4 – “The Future” of CCNV:
City officials and people from the business community have begun conversation around “The Future” of the CCNV Shelter. During my meeting with one such person, there was some confusion as to when either of us was talking about CCNV as is or the new concept which we envision. We began to refer to the revamped CCNV Shelter as “The Future”.
It is believed by many that the restrictive covenant between Ronald Reagan and Mitch Snyder mandates that the building be used as a homeless shelter until 2018 and the parking lot belongs to the homeless until 2099 with the right to renew the lease for the latter indefinitely. It is also believed that the property on which the building and parking lot sit is worth as much as $120M. What's certain is that, if the building were sold, ALL MONIES GENERATED FROM THE SALE MUST BE USED FOR THE HOMELESS COMMUNITY.
All of this adds up to the city being FORCED to use the CCNV property to assist the homeless community in one way or another. City officials and the business community have been informed that ANY PLANS TO BUILD ON THAT PIECE OF LAND WOULD HAVE TO INCLUDE HOUSING AT LEAST 1,350 HOMELESS PEOPLE. This gives homeless/housing advocates a constant (invariable) which we can use as a starting point for our thoughts on how best to assist the homeless residents of the Federal City Shelter (CCNV, Open Door, John L. Young, DC Central Kitchen and the Unity Health Clinic).
Plans that are being discussed include:
building a 10-story building on the parking lot
taking the present building up to 10 stories (possibly rebuilding it from the ground up)

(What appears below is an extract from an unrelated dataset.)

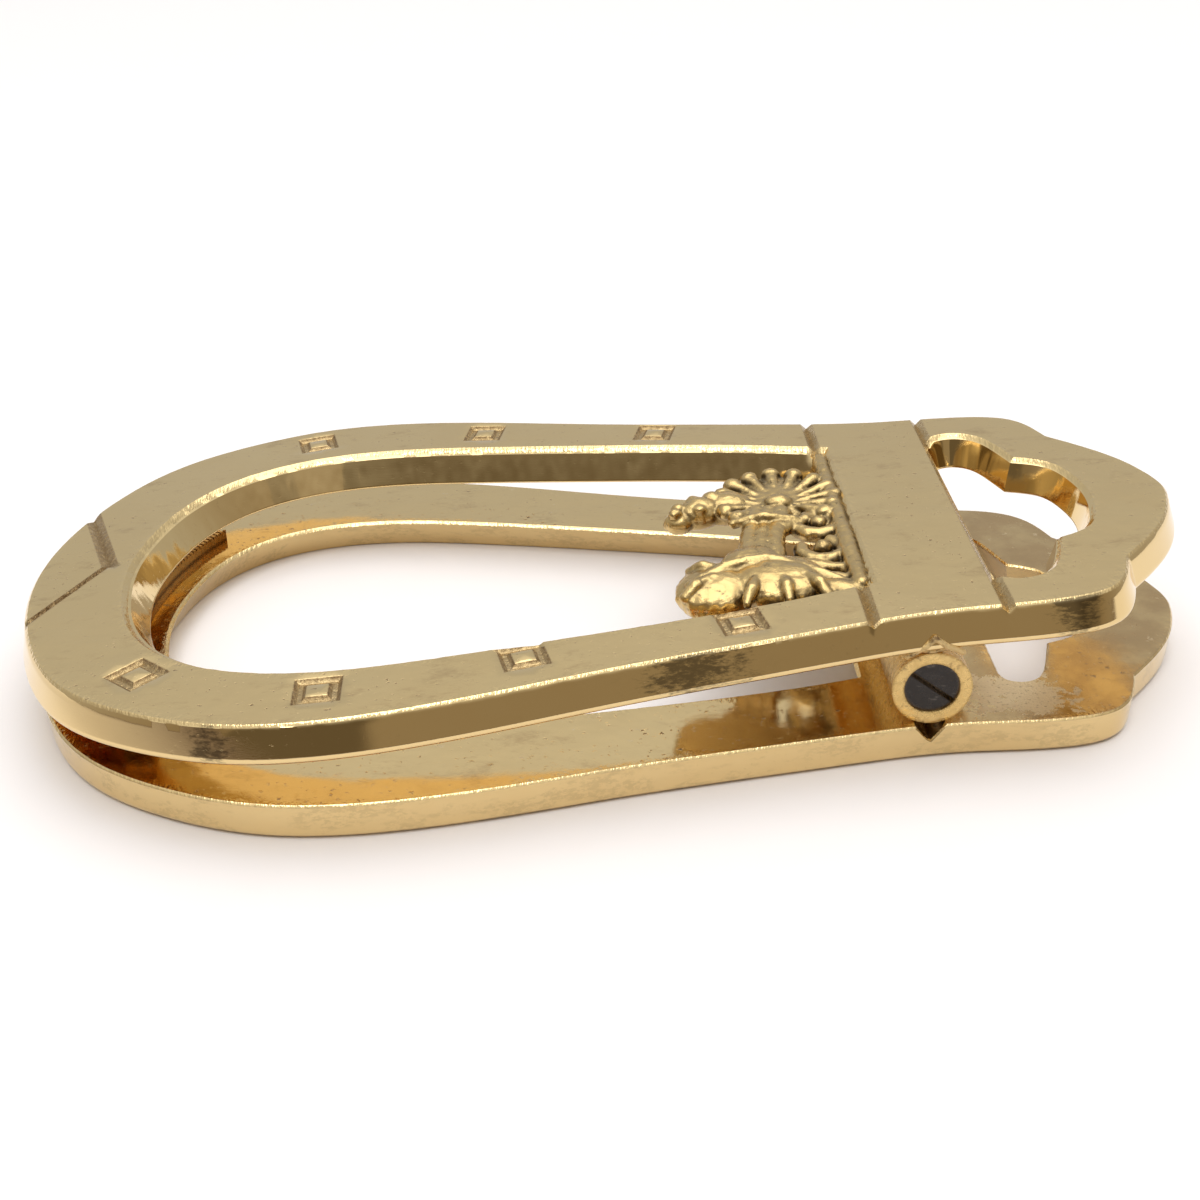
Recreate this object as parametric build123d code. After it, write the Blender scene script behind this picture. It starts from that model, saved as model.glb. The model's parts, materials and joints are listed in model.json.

having a mix of permanent apartments, supportive housing units, transitional housing units and shelter for at least 1,350 people
giving tax credits to contractors
having homeless people help design the program
While several people have expressed understandable skepticism about the city's plans to effectively assist the homeless community, let's bear in mind that a 24-year old restrictive covenant is holding them at bay. Let's also remember that, if we refuse to come to the table with those who are ostensibly there to work with us, we give them occasion to say that they reached out to us and WE refused to work with them. On the other hand, if we come to the table with city officials and members of the business community and they fail to make good on their promises, they give us occasion to pin the blame on THEM. So, let's give them a chance.
A contract employee of the business community might attend our November 19th SHARC meeting.
5 – Forming a charette: It has been suggested that we form a charette that would draw up a plan for ending homelessness in DC and then take that plan to government officials, as opposed to waiting for the governments to end homelessness.
6 – Creating unconventional partnerships: It has been suggested that SHARC develop unconventional partnerships with environmental groups, the LGBT community and others who don't usually advocate with or for the homeless, as there are various reasons for which we are inextricably connected to them. (Most homeless teens were thrown out of their parents' house for being LGBT and the construction of affordable housing lends itself to the creation of green jobs.)
7 – Protesting/opposing unconventional targets: It has been suggested that SHARC demonstrate in front of the Verizon Center and other businesses that have tried to push homeless people and/or homeless services (including housing for the homeless) out of their neighborhood.
8 – Making our enemies work for/with us: It has been suggested that we involve those who don't want the homeless in their neighborhoods (see item #7) in our effort to end homelessness.